3. The method for video signal integration as claimed in claim 1, wherein the display device further comprises a microcontroller, coupled to a digital video connector and an analog video connector of the display device respectively.

4. The method for video signal integration as claimed in claim 1, wherein the video information is accessed from the storage medium using an I2C protocol.

5. A device for video signal integration, receiving and displaying video signals on a display device, comprising:

a storage medium, storing EDID video information relating to the. display device, defined by DDC standards; and

a microcontroller, coupled to the storage medium, connecting to a SDC pin and SDA pin of a first video connector and a second video connector respectively through GPIO pins, retrieving the video signals from a video source, generating bit codes corresponding to one set of video specification information according to the video signals, generating clock synchronization signals corresponding to the video specification information according to the video signals and transmitting the bit codes according to the clock synchronization signals, translating the bit codes to retrieve control commands therefrom, and accessing video information corresponding to the video signals from the storage device according to the control commands and video specification information.

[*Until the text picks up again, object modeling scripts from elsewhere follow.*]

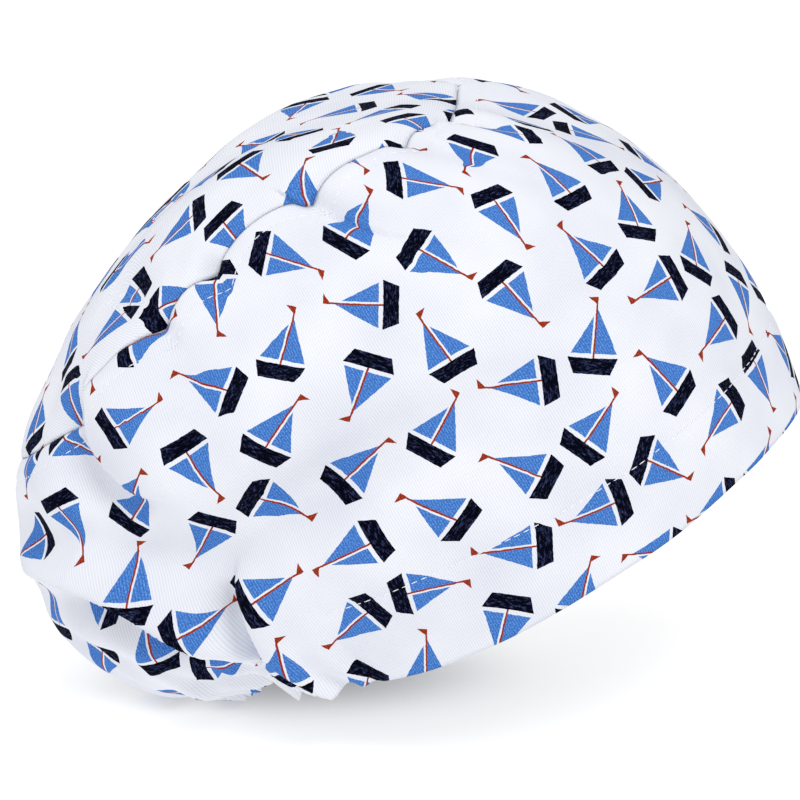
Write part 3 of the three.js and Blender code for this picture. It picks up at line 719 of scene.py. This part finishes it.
def boatPrint(dye, x, y, setting):
    # nearest point of two lattices set like bricks, each with its own turn
    pitch = setting["pitch"]
    rowPitch = pitch * math.sqrt(3)

    def latticeLayer(shift):
        fromColumn, fromRow = shift * pitch / 2, shift * rowPitch / 2
        column = ((x - fromColumn) / pitch + 0.5).work("FLOOR") * pitch + fromColumn
        row = ((y - fromRow) / rowPitch + 0.5).work("FLOOR") * rowPitch + fromRow
        return column, row, x - column, y - row

    columnA, rowA, acrossA, alongA = latticeLayer(0)
    columnB, rowB, acrossB, alongB = latticeLayer(1)
    nearA = (acrossA * acrossA + alongA * alongA) < (acrossB * acrossB + alongB * alongB)
    across = acrossB + (acrossA - acrossB) * nearA
    along = alongB + (alongA - alongB) * nearA
    column = columnB + (columnA - columnB) * nearA
    row = rowB + (rowA - rowB) * nearA

    def chance(first, second, third):
        # a fixed random value from 0 to 1 for each boat
        place = dye.node("ShaderNodeCombineXYZ", {}, {"X": first, "Y": second, "Z": third})
        return dye.node("ShaderNodeTexWhiteNoise", {"noise_dimensions": "3D"}, {"Vector": place}, "Value")

    turn = chance(column, row, 3.0) * (2 * math.pi)
    side = chance(row, column, 9.0) > 0.5
    cosine, sine = turn.work("COSINE"), turn.work("SINE")
    u = (across * cosine + along * sine) * (side * 2 - 1)
    v = along * cosine - across * sine

    def between(value, low, high):
        return (value > low) * (value < high)

    half = u.work("ABSOLUTE")
    hull = between(v, setting["hullFoot"], u * u * setting["deckDip"] + setting["hullDeck"])
    hull = hull * (half < ((v - setting["hullFoot"]) * setting["hullFlare"] + setting["hullHalf"]))
    foot = setting["sailFoot"]
    aftSlope = (setting["aftHalf"] - setting["mastHalf"]) / (setting["aftHead"] - foot)
    foreSlope = (setting["foreHalf"] - setting["sailGap"]) / (setting["foreHead"] - foot)
    aft = (u < 0) * (v > foot) * ((u + setting["aftHalf"]) > ((v - foot) * aftSlope))
    fore = (u > setting["sailGap"]) * (v > foot) * ((setting["foreHalf"] - u) > ((v - foot) * foreSlope))
    sail = aft.work("MAXIMUM", fore)
    mast = between(u, -setting["mastHalf"], setting["mastHalf"])
    mast = mast * between(v, setting["hullDeck"], setting["mastHead"])
    flagDrop = setting["mastHead"] - setting["flagFoot"]
    flag = (u > 0) * (v < setting["mastHead"])
    flag = flag * (u < ((v - setting["flagFoot"]) * (setting["flagFly"] / flagDrop)))
    scuffPlace = dye.node("ShaderNodeCombineXYZ", {}, {
        "X": u * setting["scuffAlong"], "Y": v * setting["scuffUp"], "Z": turn})
    return hull, sail, mast.work("MAXIMUM", flag), scuffPlace


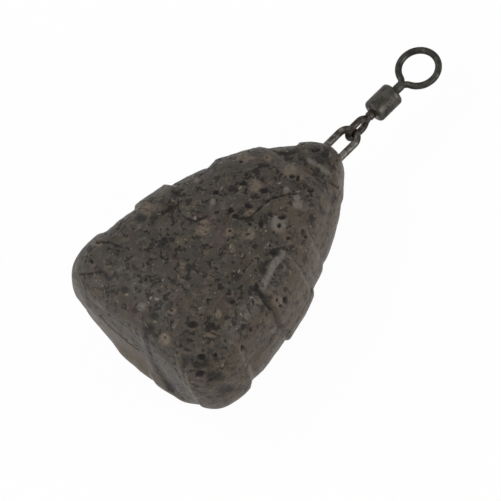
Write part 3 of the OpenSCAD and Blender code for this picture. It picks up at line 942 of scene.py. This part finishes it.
# Studio: a white floor and a white surround that darkens overhead, where the camera is
studio = {
    "floorSize": 3.0,
    "floorGap": 0.00002,
    "floorTint": (0.82, 0.82, 0.82),
    "floorShown": 0.965,
    "sideStrength": 0.8,
    "overheadStrength": 0.3,
    "lamps": [
        {"name": "softLeft", "toward": (-0.45, -0.15, 0.85), "away": 0.5, "size": 0.25, "power": 0.9},
        {"name": "softRight", "toward": (0.85, 0.45, 0.3), "away": 0.5, "size": 0.3, "power": 1.12},
        {"name": "softBase", "toward": (-0.1, -0.95, 0.3), "away": 0.5, "size": 0.3, "power": 0.95},
    ],
}


def seenDirectly(shader):
    # 1 for the camera and for reflections, 0 for the light that falls on the sinker
    path = {key: shader.node("ShaderNodeLightPath", output=key)
            for key in ("Is Camera Ray", "Is Glossy Ray", "Is Transmission Ray")}
    return path["Is Camera Ray"].larger(path["Is Glossy Ray"]).larger(path["Is Transmission Ray"])


def makeFloor():
    mesh = bpy.data.meshes.new("floor")
    half, level = studio["floorSize"] / 2, -studio["floorGap"]
    corners = [(-half, -half, level), (half, -half, level), (half, half, level), (-half, half, level)]
    mesh.from_pydata(corners, [], [(0, 1, 2, 3)])
    floor = bpy.data.objects.new("floor", mesh)
    bpy.context.scene.collection.objects.link(floor)
    paper = bpy.data.materials.new("floorPaper")
    s = Shader(paper)
    surface = s.node("ShaderNodeBsdfDiffuse", {}, {"Color": studio["floorTint"]})
    white = s.node("ShaderNodeEmission", {}, {"Color": (1, 1, 1), "Strength": 1.0})
    amount = seenDirectly(s) * studio["floorShown"]
    both = s.node("ShaderNodeMixShader", {}, {0: amount, 1: surface, 2: white})
    s.node("ShaderNodeOutputMaterial", {}, {"Surface": both}, None)
    mesh.materials.append(paper)


def makeWorld():
    world = bpy.data.worlds.new("surround")
    bpy.context.scene.world = world
    s = Shader(world)
    direction = s.node("ShaderNodeTexCoord", output="Generated")
    height = s.node("ShaderNodeSeparateXYZ", {}, {"Vector": direction}, "Z")
    fall = studio["overheadStrength"] - studio["sideStrength"]
    strength = height.between(0.1, 0.9) * fall + studio["sideStrength"]
    light = s.node("ShaderNodeBackground", {}, {"Color": (1, 1, 1), "Strength": strength})
    white = s.node("ShaderNodeBackground", {}, {"Color": (1, 1, 1), "Strength": 1.0})
    both = s.node("ShaderNodeMixShader", {}, {0: seenDirectly(s), 1: light, 2: white})
    s.node("ShaderNodeOutputWorld", {}, {"Surface": both}, None)


def makeLamps():
    for lamp in studio["lamps"]:
        data = bpy.data.lights.new(lamp["name"], "AREA")
        data.shape, data.size, data.energy = "DISK", lamp["size"], lamp["power"]
        made = bpy.data.objects.new(lamp["name"], data)
        toward = Vector(lamp["toward"]).normalized()
        made.location = coatCentre + toward * lamp["away"]
        made.rotation_mode = "QUATERNION"
        made.rotation_quaternion = toward.to_track_quat("Z", "Y")
        bpy.context.scene.collection.objects.link(made)


makeFloor()
makeWorld()
makeLamps()
bpy.context.scene.view_settings.view_transform = "Standard"
print("studio lit")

6. The device for video signal integration as claimed in claim 5, wherein the video specification information comprises digital and analog video specification information.

7. The device for video signal integration as claimed in claim 5, wherein the video information is accessed from the storage medium using an I2C protocol.

8. The device for video signal integration as claimed in claim 5, wherein the first video connector is an analog video connector and the second video connector is a digital video connector.